Enseignant depuis 1982, il est devenu délégué syndical en 1996 au moment des grandes grèves dans l'enseignement. "Déjà à l'époque, on voyait arriver la pénurie des profs vu les difficultés du métier", se souvient-il.
Vingt ans plus tard, ce problème de pénurie est plus brûlant que jamais, alors que les politiques peinent à trouver la panacée. "La solution, c'est d'améliorer les conditions de travail des enseignants, et particulièrement les plus jeunes. Sans cela, on n'arrivera pas à s'en sortir!", martèle Joseph Thonon.
"Ce qu'il faut faire, c'est donc protéger, aider les jeunes profs, mais aussi leur offrir plus de sécurité en les engageant pour une année scolaire complète au moins. Et puis, il faut aussi adapter le barème des enseignants à l'allongement des études", désormais passées à quatre ans contre trois jusqu'à présent.

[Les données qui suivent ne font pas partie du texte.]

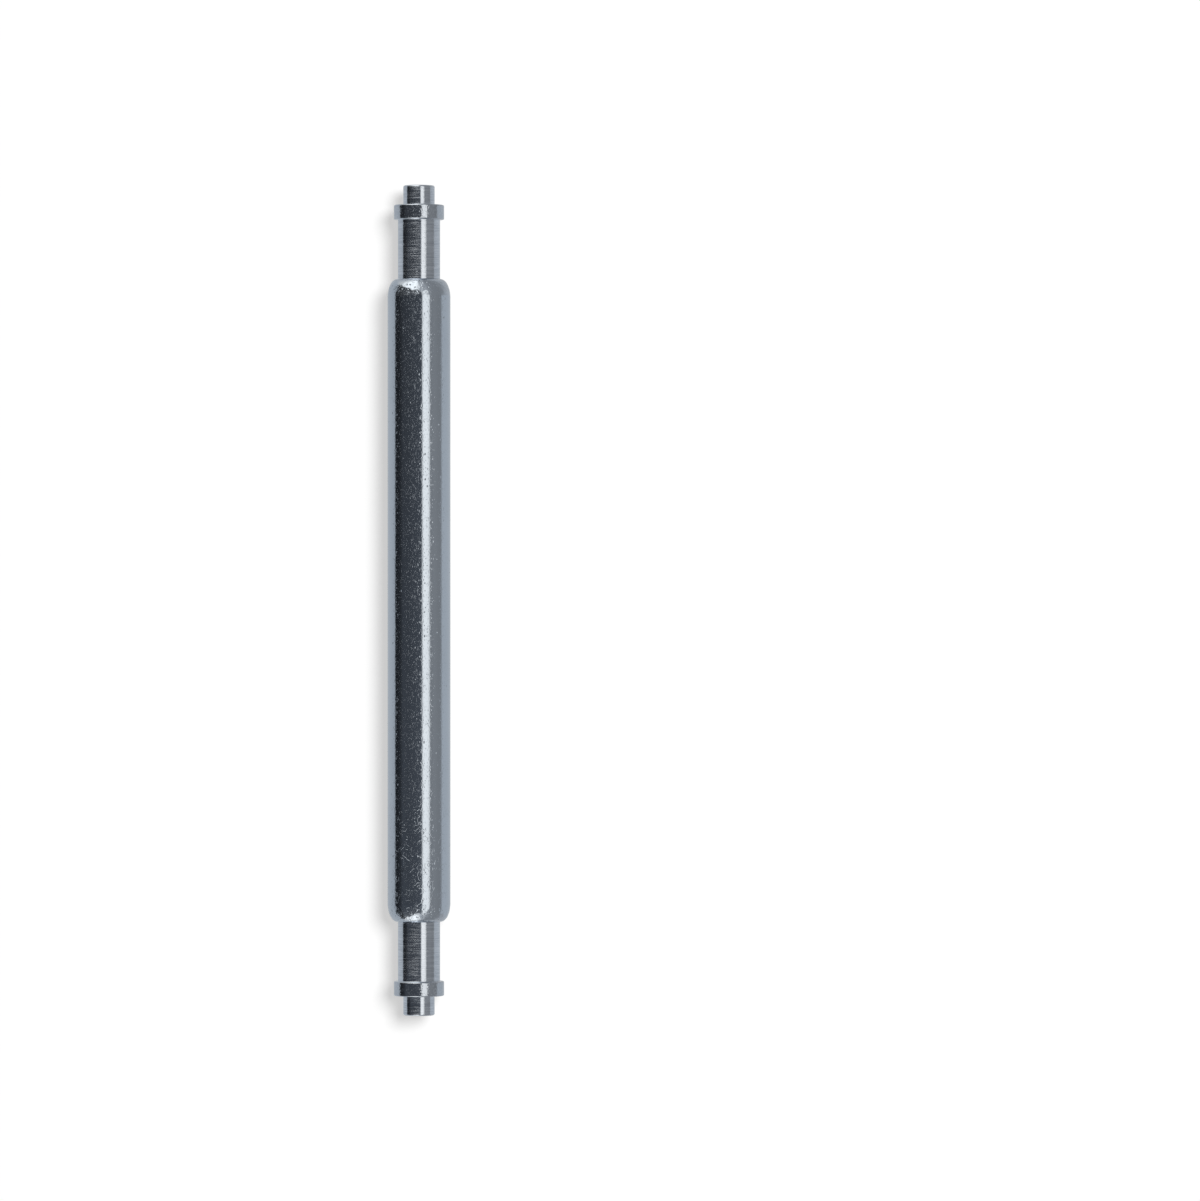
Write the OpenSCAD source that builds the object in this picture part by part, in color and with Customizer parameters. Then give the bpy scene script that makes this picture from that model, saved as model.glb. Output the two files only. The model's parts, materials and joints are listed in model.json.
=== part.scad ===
// Double-flanged watch spring bar.
// A steel tube with both ends rolled in holds two turned end pins, and one coil spring
// between them pushes the pins outwards. The bar lies along X with its middle at the origin.

/* [Tube] */
// Outer diameter of the tube
tube_od = 1.8; // [1.7:0.05:2.1]
// Length of the tube over its rolled ends
tube_len = 18.4; // [14:0.2:24]
// Wall thickness of the drawn tube
tube_wall = 0.15; // [0.1:0.01:0.18]
// Length over which the outside of each end is rolled in
roll_len = 0.5; // [0.3:0.02:0.7]

/* [End pins] */
// Diameter of the tip that enters the hole in the lug
tip_d = 0.9; // [0.7:0.02:1.1]
// Length of the tip beyond the flange
tip_len = 0.56; // [0.4:0.02:0.9]
// Diameter of the flange
flange_d = 1.44; // [1.36:0.02:1.6]
// Thickness of the flange
flange_len = 0.42; // [0.3:0.02:0.6]
// Diameter of the neck, where a fork tool grips behind the flange
neck_d = 1.21; // [1.1:0.01:1.26]
// Length of neck that shows at rest, which is how far a pin can be pushed in
neck_len = 1.7; // [1.2:0.05:2]
// Length of the head that the rolled end holds in
head_len = 0.9; // [0.6:0.05:1.5]
// Length of the stem that keeps the spring centred on the head
stem_len = 1.2; // [0.6:0.1:2]
// Rounding of the edges of the flange
flange_edge_r = 0.035; // [0.02:0.005:0.05]
// Rounding of the edge of the tip
tip_edge_r = 0.05; // [0.02:0.01:0.08]
// Chamfer on the inner edges of the head and the stem
inner_chamfer = 0.08; // [0.04:0.01:0.12]

/* [Spring] */
// Diameter of the spring wire
wire_d = 0.22; // [0.16:0.01:0.26]
// Number of open turns that do the work, with one turn of run-in at each end
active_turns = 24; // [16:1:28]
// Number of closed turns at each end
closed_turns = 2; // [1:1:3]
// Gap left between closed turns
closed_gap = 0.03; // [0.02:0.01:0.05]

/* [Clearances] */
// Radial clearance of the neck in the mouth of the tube
neck_clear = 0.03; // [0.02:0.005:0.05]
// Radial clearance of the head in the bore of the tube
head_clear = 0.03; // [0.02:0.005:0.04]
// Radial clearance of the spring in the bore of the tube
spring_clear = 0.05; // [0.03:0.01:0.08]
// Radial clearance of the stem inside the spring
stem_clear = 0.05; // [0.03:0.01:0.08]
// Gap left where a head rests on its seat, and where the spring rests on a head
seat_gap = 0.01; // [0.005:0.005:0.02]

/* [Hidden] */
$fn = 96;
roll_steps = 12;
edge_steps = 4;
rings_per_turn = 12;
wire_sides = 6;

// Radii
tube_r = tube_od / 2;
bore_r = tube_r - tube_wall;
neck_r = neck_d / 2;
mouth_r = neck_r + neck_clear;
head_r = bore_r - head_clear;
flange_r = flange_d / 2;
tip_r = tip_d / 2;
wire_r = wire_d / 2;
coil_r = bore_r - spring_clear - wire_r;
stem_r = coil_r - wire_r - stem_clear;

// Places along the bar, measured from its middle
tube_end = tube_len / 2;
roll_start = tube_end - roll_len;
// Rolling turns the cut edge of the wall inwards, so the wall's thickness is the mouth's length.
seat_end = tube_end - tube_wall;
seat_start = roll_start;
flange_in = tube_end + neck_len;
flange_out = flange_in + flange_len;
tip_end = flange_out + tip_len;
head_back = seat_start - seat_gap - head_len;
stem_end = head_back - stem_len;

// Spring
turns = active_turns + 2 * closed_turns + 1;
open_from = closed_turns;
open_to = turns - closed_turns - 1;
closed_pitch = wire_d + closed_gap;
coil_half = head_back - seat_gap - wire_r;
open_pitch = closed_pitch + (2 * coil_half - closed_pitch * turns) / active_turns;

steel = [0.62, 0.65, 0.69];
turned_steel = [0.66, 0.69, 0.73];
spring_steel = [0.55, 0.57, 0.6];

// Quarter ellipse from radius r0 at x0 to radius r1 at x1, bulging outwards.
function rolled(r0, r1, x0, x1) =
    [for (i = [0:roll_steps]) let (a = 90 * i / roll_steps)
        [r1 + (r0 - r1) * cos(a), x0 + (x1 - x0) * sin(a)]];

// Rounding of radius edge_r where a face at x meets a side at radius r. The side is 1 for a face
// that looks towards the tip and -1 for one that looks towards the tube. Points run to the tip.
function rounded_edge(r, x, edge_r, side) =
    [for (i = [0:edge_steps]) let (a = 90 * i / edge_steps - (side > 0 ? 0 : 90))
        [r - edge_r + edge_r * cos(a), x - side * edge_r + edge_r * sin(a)]];

function backwards(points) = [for (i = [len(points) - 1:-1:0]) points[i]];

function other_end(points) = [for (p = backwards(points)) [p[0], -p[1]]];

// Outline of one end of the tube, from the outside round to the bore.
tube_end_outline = concat(
    rolled(tube_r, mouth_r, roll_start, tube_end),
    backwards(rolled(bore_r, mouth_r, seat_start, seat_end))
);

// Outline of a pin, from its stem inside the tube to its tip.
pin_outline = concat(
    [[0, stem_end],
     [stem_r - inner_chamfer, stem_end],
     [stem_r, stem_end + inner_chamfer],
     [stem_r, head_back],
     [head_r - inner_chamfer, head_back],
     [head_r, head_back + inner_chamfer]],
    rolled(head_r, neck_r, seat_start - seat_gap, seat_end - seat_gap),
    [[neck_r, flange_in]],
    rounded_edge(flange_r, flange_in, flange_edge_r, -1),
    rounded_edge(flange_r, flange_out, flange_edge_r, 1),
    [[tip_r, flange_out]],
    rounded_edge(tip_r, tip_end, tip_edge_r, 1),
    [[0, tip_end]]
);

// Turns an outline of [radius, place along the bar] about the X axis.
module turned(outline) {
    rotate([0, 90, 0])
        rotate_extrude()
            polygon(outline);
}

module tube() {
    color(steel)
        turned(concat(tube_end_outline, other_end(tube_end_outline)));
}

module end_pin() {
    color(turned_steel)
        turned(pin_outline);
}

// Share of the full pitch, t turns past a change of pitch that takes one turn, and its sum over t.
function ramp(t) = max(0, min(1, t));
function ramp_sum(t) = t <= 0 ? 0 : t < 1 ? t * t / 2 : t - 1 / 2;

// Pitch of the wire, and its place along the bar, t turns from its left end.
function coil_pitch(t) = closed_pitch
    + (open_pitch - closed_pitch) * (ramp(t - open_from) - ramp(t - open_to));
function coil_x(t) = -coil_half + closed_pitch * t
    + (open_pitch - closed_pitch) * (ramp_sum(t - open_from) - ramp_sum(t - open_to));

// Middle of the wire, t turns from its left end.
function wire_middle(t) = [coil_x(t), coil_r * cos(360 * t), coil_r * sin(360 * t)];

// Ring of points round the wire, square to its run, t turns from its left end.
function wire_ring(t) =
    let (lead = atan2(coil_pitch(t), 2 * PI * coil_r),
         outward = [0, cos(360 * t), sin(360 * t)],
         across = [-cos(lead), -sin(lead) * sin(360 * t), sin(lead) * cos(360 * t)])
    [for (k = [0:wire_sides - 1]) let (b = 360 * k / wire_sides)
        wire_middle(t) + wire_r * (outward * cos(b) + across * sin(b))];

// Least gap from the wire to the next turn, measured at the middle of every ring but the last turn's.
least_gap = min([for (i = [0:(turns - 1) * rings_per_turn])
    norm(wire_middle(i / rings_per_turn + 1) - wire_middle(i / rings_per_turn))]) - wire_d;

module coil_spring() {
    last = turns * rings_per_turn;
    points = [for (i = [0:last]) each wire_ring(i / rings_per_turn)];
    sides = [for (i = [0:last - 1], k = [0:wire_sides - 1])
        let (a = i * wire_sides + k,
             b = i * wire_sides + (k + 1) % wire_sides)
        each [[a, b, a + wire_sides], [b, b + wire_sides, a + wire_sides]]];
    first_end = [for (k = [1:wire_sides - 2]) [0, k + 1, k]];
    last_end = [for (k = [1:wire_sides - 2])
        [last * wire_sides, last * wire_sides + k, last * wire_sides + k + 1]];
    echo(least_gap_between_turns = least_gap, open_gap_between_turns = open_pitch - wire_d);
    color(spring_steel)
        polyhedron(points, concat(sides, first_end, last_end), convexity = 10);
}

tube();
coil_spring();
rotate([0, 0, 180]) end_pin();  // left_pin
end_pin();  // right_pin
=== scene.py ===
import json
import math

import bmesh
import bpy
from mathutils import Matrix, Vector, noise


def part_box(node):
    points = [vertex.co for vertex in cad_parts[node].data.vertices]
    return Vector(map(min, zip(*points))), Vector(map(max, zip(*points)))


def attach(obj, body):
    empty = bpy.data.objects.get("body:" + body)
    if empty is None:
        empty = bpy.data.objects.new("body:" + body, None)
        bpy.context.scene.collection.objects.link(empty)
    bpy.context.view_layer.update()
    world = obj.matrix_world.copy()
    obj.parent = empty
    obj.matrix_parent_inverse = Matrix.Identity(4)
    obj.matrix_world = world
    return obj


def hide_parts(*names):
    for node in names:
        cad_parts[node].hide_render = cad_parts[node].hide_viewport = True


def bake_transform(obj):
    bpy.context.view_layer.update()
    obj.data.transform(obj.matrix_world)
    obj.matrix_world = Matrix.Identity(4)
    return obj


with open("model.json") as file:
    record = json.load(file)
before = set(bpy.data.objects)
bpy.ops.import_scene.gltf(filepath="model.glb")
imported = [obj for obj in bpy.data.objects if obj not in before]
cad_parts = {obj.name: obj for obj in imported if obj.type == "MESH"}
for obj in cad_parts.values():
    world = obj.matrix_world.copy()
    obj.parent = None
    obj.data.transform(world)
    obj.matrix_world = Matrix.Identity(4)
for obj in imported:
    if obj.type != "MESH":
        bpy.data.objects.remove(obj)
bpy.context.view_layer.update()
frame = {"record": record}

# Sizes in millimetres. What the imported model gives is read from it, and the rest repeats its own sizes.
MM = 0.001
TUBE_LOW, TUBE_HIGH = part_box("tube")
PIN_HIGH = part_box("right_pin")[1]
SPRING_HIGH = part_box("coil_spring")[1]
mounts = {mount["name"]: mount for mount in frame["record"]["mounts"]}

tube_r = mounts["strap_barrel"]["dims"]["r_mm"]
tube_end = TUBE_HIGH.x / MM
tube_wall = 0.15
roll_len = 0.5
tip_r = mounts["right_tip"]["dims"]["r_mm"]
tip_end = PIN_HIGH.x / MM
flange_out = mounts["right_shoulder"]["pos_m"][0] / MM
flange_len = 0.42
flange_r = 0.72
neck_r = 0.605
head_len = 0.9
stem_len = 1.2
flange_edge_r = 0.035
tip_edge_r = 0.05
root_r = 0.02
inner_chamfer = 0.08
neck_clear = 0.03
head_clear = 0.03
seat_gap = 0.01
stop_gap = 0.004
wire_d = 0.22
active_turns = 24
closed_turns = 2
closed_gap = 0.03
spring_clear = 0.05
stem_clear = 0.05

bore_r = tube_r - tube_wall
mouth_r = neck_r + neck_clear
head_r = bore_r - head_clear
coil_r = bore_r - spring_clear - wire_d / 2
stem_r = coil_r - wire_d / 2 - stem_clear
roll_start = tube_end - roll_len
seat_end = tube_end - tube_wall
flange_in = flange_out - flange_len
head_back = roll_start - seat_gap - head_len
stem_end = head_back - stem_len
spring_turns = active_turns + 2 * closed_turns + 1
spring_end = SPRING_HIGH.x / MM - wire_d / 2


# What the materials are made with

def srgb(text):
    """Linear colour, with alpha, of an sRGB hex value."""
    shades = [int(text[i:i + 2], 16) / 255 for i in (1, 3, 5)]
    return [s / 12.92 if s <= 0.04045 else ((s + 0.055) / 1.055) ** 2.4 for s in shades] + [1]


def add(tree, kind, inputs=(), **settings):
    """Adds a node with its settings. inputs maps a socket to a value or to another node's output."""
    node = tree.nodes.new(kind)
    for name, value in settings.items():
        setattr(node, name, value)
    for socket, value in dict(inputs).items():
        if isinstance(value, bpy.types.NodeSocket):
            tree.links.new(value, node.inputs[socket])
        else:
            node.inputs[socket].default_value = value
    return node


def new_material(name):
    """An empty node material, with its tree and its output node."""
    material = bpy.data.materials.new(name)
    material.use_nodes = True
    material.node_tree.nodes.clear()
    tree = material.node_tree
    return material, tree, add(tree, "ShaderNodeOutputMaterial")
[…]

Bientôt retraité, le futur ex-syndicaliste a déjà plein de projets pour l'avenir: quelques voyages, du temps pour ses petits-enfants, un mandat de juge social auprès de la Cour du travail de Liège dès novembre prochain. Et puis... candidat sur la liste PS aux communales d'octobre prochain à Namur, sa ville d'adoption. "Mais c'est juste pour soutenir, hein. Je ne veux pas être élu!".